> [DATASET EXCERPT]:
==*==
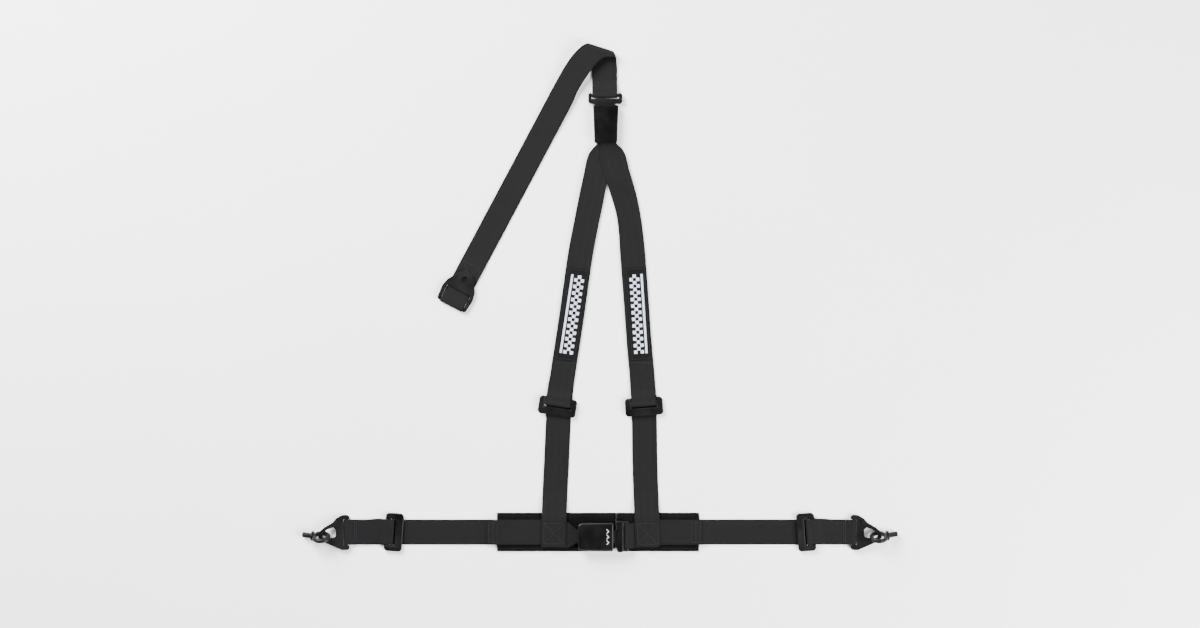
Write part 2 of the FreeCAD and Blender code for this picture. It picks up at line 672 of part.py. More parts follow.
def tail():
    """The tail strap: a loop on the yoke's top bar, a soft fold, and the long free part."""
    top, middle, radius = sheet.yoke_top_bar, sheet.yoke_z, sheet.loop_radius
    low = sheet.fold_z - sheet.fold_radius
    fold_y = sheet.fold_y
    along = upright(Vector(0, 0, 0), Vector(0, 1, 0))
    steps = [(516, low + 1.4), (434, low + 1.4), (top, middle + radius),
             ("arc", (top - radius, middle), (top, middle - radius)), (424, 0), (452, 0)]
    x = 9.2
    plan = [(x - 25, 397), (x + 25, 397), (x + 24, 450), (27, fold_y - 9.1),
            (-27, fold_y + 8.8), (x - 26, 450)]
    trimmed(strip(steps, along, "web_width * 3", -1), plan_prism(straight_edges(plan)),
            "tail_strap_root")
    across = UP.cross(FOLD_LINE)
    fold = [(0.01, low), ("arc", (sheet.fold_radius, sheet.fold_z), (0.01, low + 16.8))]
    middle_line = upright(Vector(0, fold_y, 0), across)
    finish(strip(fold, middle_line, "web_width * 1.138", 1), "tail_fold")
    high = sheet.fold_z + sheet.fold_radius
    two = sheet.layer_two
    steps = [(95, 0), (5.4, 0), ("arc", (0.2, radius), (5.4, 2 * radius)), (35, two), (99, two),
             (112, 1.4), (380, 1.4), (500, 8), (594, high)]
    band = strip(steps, upright(TAIL_ORIGIN, TAIL_ALONG), "web_width * 5")
    beyond = doc.addObject("Part::Box", "BeyondFold")
    beyond.Length = 200
    beyond.Width = 100
    beyond.Height = 80
    turn = math.degrees(math.atan2(FOLD_LINE.y, FOLD_LINE.x))
    start = Vector(0, fold_y, -30) - FOLD_LINE * 100 - across * sheet.body_gap
    beyond.Placement = turned(start.x, start.y, start.z, turn)
    aside = TAIL_ALONG.cross(UP) * sheet.web_width / 2
    middle_line = [TAIL_ORIGIN + TAIL_ALONG * s for s in TAIL_STRAIGHT]
    left = [point - aside for point in middle_line] + [Vector(x, y, 0) for x, y in TAIL_LEFT_BEND]
    right = [point + aside for point in middle_line]
    right += [Vector(x, y, 0) for x, y in TAIL_RIGHT_BEND]
    whole = doc.addObject("Part::Common", "Webbing")
    whole.Base = band
    whole.Tool = plan_prism(smooth_plan(left, right))
    made = doc.addObject("Part::Cut", "TailStrap")
    made.Base = whole
    made.Tool = beyond
    finish(made, "tail_strap")


def anchor_plate():
    """A steel end plate: webbing bar at one end, a window, and a bolt hole in the apex."""
    body = new_body()
    half_bar, bar, hole = sheet.bar_width / 2, 5.4, sheet.anchor_hole_x
    plan = [(1.5, -32, 7), (31, -34.5, 12), (46, -31, 10), (68, -17, 12), (78, -10, 12),
            (78, 10, 12), (68, 17, 12), (46, 31, 10), (31, 34.5, 12), (1.5, 32, 7)]
    add(body, outline(plan), "loop_radius - anchor_thick / 2", "anchor_thick")
    low = "loop_radius - anchor_thick / 2"
    cut(body, box(bar + half_bar, 37, -25.7, 25.7, 2), low, "anchor_thick")
    cut(body, box(0, bar - half_bar, -26.5, 26.5), low, "anchor_thick")
    cut(body, circle(hole, 0, sheet.anchor_hole), low, "anchor_thick")
    turn = math.degrees(math.atan2(TAIL_ALONG.y, TAIL_ALONG.x))
    finish(body, "anchor_plate", turned(TAIL_ORIGIN.x, TAIL_ORIGIN.y, 0, turn))


# ---- build, check and export ---------------------------------------------------------

for end in ("left", "right"):
    lap_end(end)
    lap_strap(end)
    lap_pad(end)
buckle_covers()
buckle_inside()
buckle_springs()
tongue()
shoulder_straps()
labels()
for end, (slide_x, slide_y, slide_turn) in SHOULDER_SLIDES.items():
    slide_set(f"shoulder_{end}", turned(slide_x, slide_y, 0, slide_turn - 90))
yoke()
tail()
anchor_plate()

doc.recompute()
for item in doc.Objects:
    if "Invalid" in item.State or "Error" in item.State:
        raise RuntimeError(f"{item.Label} failed: {item.State}")
for node in nodes:
    if node.Shape.isNull() or not node.Shape.isValid():
        raise RuntimeError(f"{node.Label} has no valid shape")
    if not node.Shape.Solids:
        raise RuntimeError(f"{node.Label} has no solid")

os.makedirs("parts", exist_ok=True)
for node in nodes:
    node.Shape.exportStep(f"parts/{node.Label}.step")
print(len(nodes), "sub-parts written")
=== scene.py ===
import bpy
import json
import math
import numpy as np
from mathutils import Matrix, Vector


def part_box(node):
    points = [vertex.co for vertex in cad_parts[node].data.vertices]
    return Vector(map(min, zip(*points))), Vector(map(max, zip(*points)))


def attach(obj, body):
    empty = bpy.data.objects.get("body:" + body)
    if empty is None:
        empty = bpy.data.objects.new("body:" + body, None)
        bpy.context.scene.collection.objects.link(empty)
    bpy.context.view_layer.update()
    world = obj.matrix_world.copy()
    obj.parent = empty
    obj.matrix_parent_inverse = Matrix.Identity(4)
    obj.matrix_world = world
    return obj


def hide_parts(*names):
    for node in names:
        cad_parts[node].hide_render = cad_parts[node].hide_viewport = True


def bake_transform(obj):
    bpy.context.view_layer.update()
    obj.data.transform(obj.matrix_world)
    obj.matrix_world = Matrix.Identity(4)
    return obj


# The looks of a three-point racing harness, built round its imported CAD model. Lengths are in
# millimetres until a mesh is made. Materials, floor, lights and camera are in metres.

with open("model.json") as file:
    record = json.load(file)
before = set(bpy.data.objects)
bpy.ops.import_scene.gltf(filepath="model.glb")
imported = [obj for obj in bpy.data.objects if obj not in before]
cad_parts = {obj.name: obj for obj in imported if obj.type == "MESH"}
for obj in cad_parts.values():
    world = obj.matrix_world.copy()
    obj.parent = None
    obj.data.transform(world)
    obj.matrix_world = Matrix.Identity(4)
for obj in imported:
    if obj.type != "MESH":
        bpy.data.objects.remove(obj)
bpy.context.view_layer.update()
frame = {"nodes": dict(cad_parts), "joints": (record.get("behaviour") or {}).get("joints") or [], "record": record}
nodes = frame["nodes"]
record = frame["record"]
joints = {joint["name"]: joint for joint in frame["joints"]}
mounts = {mount["name"]: mount for mount in record["mounts"]}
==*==
> [PROBLEM]: Extract and output the part that opens with the line containing "if empty is" and closes with the line containing "cad_parts[node].hide_render = cad_parts[node].hide_viewport", unchanged, ends included.

> [EXERCISE ANSWER]:
    if empty is None:
        empty = bpy.data.objects.new("body:" + body, None)
        bpy.context.scene.collection.objects.link(empty)
    bpy.context.view_layer.update()
    world = obj.matrix_world.copy()
    obj.parent = empty
    obj.matrix_parent_inverse = Matrix.Identity(4)
    obj.matrix_world = world
    return obj


def hide_parts(*names):
    for node in names:
        cad_parts[node].hide_render = cad_parts[node].hide_viewport = True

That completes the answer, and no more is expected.